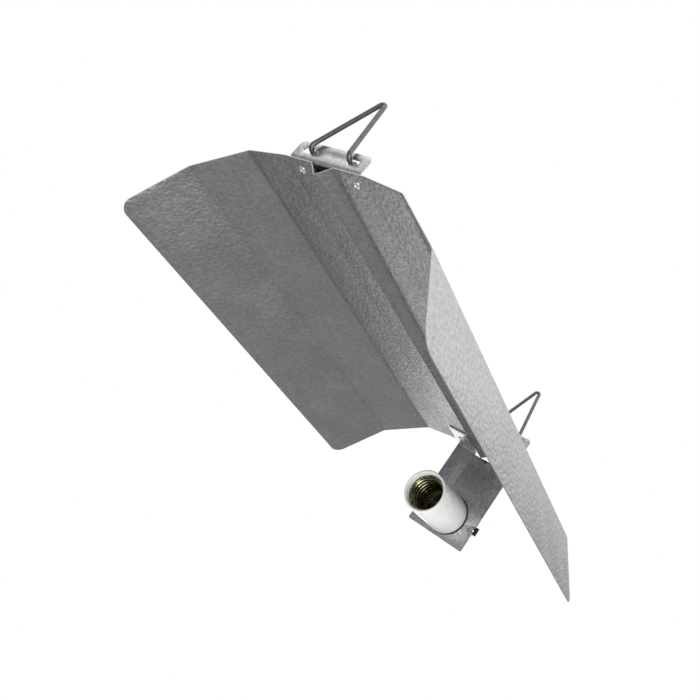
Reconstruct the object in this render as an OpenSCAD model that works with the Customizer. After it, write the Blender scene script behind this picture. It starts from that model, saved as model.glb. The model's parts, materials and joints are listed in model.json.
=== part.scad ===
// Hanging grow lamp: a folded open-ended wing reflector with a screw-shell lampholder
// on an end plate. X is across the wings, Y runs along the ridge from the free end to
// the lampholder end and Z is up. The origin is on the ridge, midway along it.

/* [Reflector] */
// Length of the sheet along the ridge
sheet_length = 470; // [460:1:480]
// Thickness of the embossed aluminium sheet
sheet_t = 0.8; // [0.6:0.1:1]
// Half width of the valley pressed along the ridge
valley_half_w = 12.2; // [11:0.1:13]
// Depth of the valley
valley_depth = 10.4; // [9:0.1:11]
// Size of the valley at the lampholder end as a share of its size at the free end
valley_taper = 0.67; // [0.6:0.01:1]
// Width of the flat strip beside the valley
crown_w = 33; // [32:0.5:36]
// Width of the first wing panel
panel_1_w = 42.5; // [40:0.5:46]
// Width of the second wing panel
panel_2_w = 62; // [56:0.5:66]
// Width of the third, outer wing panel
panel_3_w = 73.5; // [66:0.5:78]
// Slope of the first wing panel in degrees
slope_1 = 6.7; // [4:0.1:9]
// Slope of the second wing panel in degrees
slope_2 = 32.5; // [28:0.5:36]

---

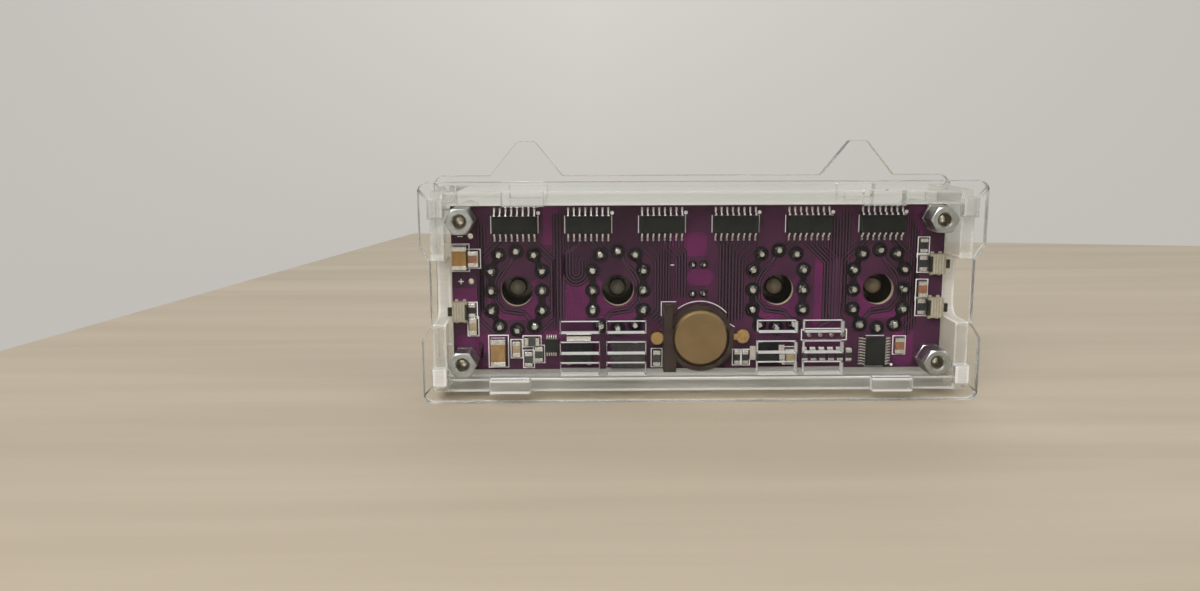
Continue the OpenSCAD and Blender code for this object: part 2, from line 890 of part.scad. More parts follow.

---

# PROBLEM DETAILS
Extract the span of lines that starts with the line containing "Reconstruct the object" and ends with the line containing "slope_2 = 32.5; // [28:0.5:36]". Keep it exact and add nothing.

# COMPLETED TASK
Reconstruct the object in this render as an OpenSCAD model that works with the Customizer. After it, write the Blender scene script behind this picture. It starts from that model, saved as model.glb. The model's parts, materials and joints are listed in model.json.
=== part.scad ===
// Hanging grow lamp: a folded open-ended wing reflector with a screw-shell lampholder
// on an end plate. X is across the wings, Y runs along the ridge from the free end to
// the lampholder end and Z is up. The origin is on the ridge, midway along it.

/* [Reflector] */
// Length of the sheet along the ridge
sheet_length = 470; // [460:1:480]
// Thickness of the embossed aluminium sheet
sheet_t = 0.8; // [0.6:0.1:1]
// Half width of the valley pressed along the ridge
valley_half_w = 12.2; // [11:0.1:13]
// Depth of the valley
valley_depth = 10.4; // [9:0.1:11]
// Size of the valley at the lampholder end as a share of its size at the free end
valley_taper = 0.67; // [0.6:0.01:1]
// Width of the flat strip beside the valley
crown_w = 33; // [32:0.5:36]
// Width of the first wing panel
panel_1_w = 42.5; // [40:0.5:46]
// Width of the second wing panel
panel_2_w = 62; // [56:0.5:66]
// Width of the third, outer wing panel
panel_3_w = 73.5; // [66:0.5:78]
// Slope of the first wing panel in degrees
slope_1 = 6.7; // [4:0.1:9]
// Slope of the second wing panel in degrees
slope_2 = 32.5; // [28:0.5:36]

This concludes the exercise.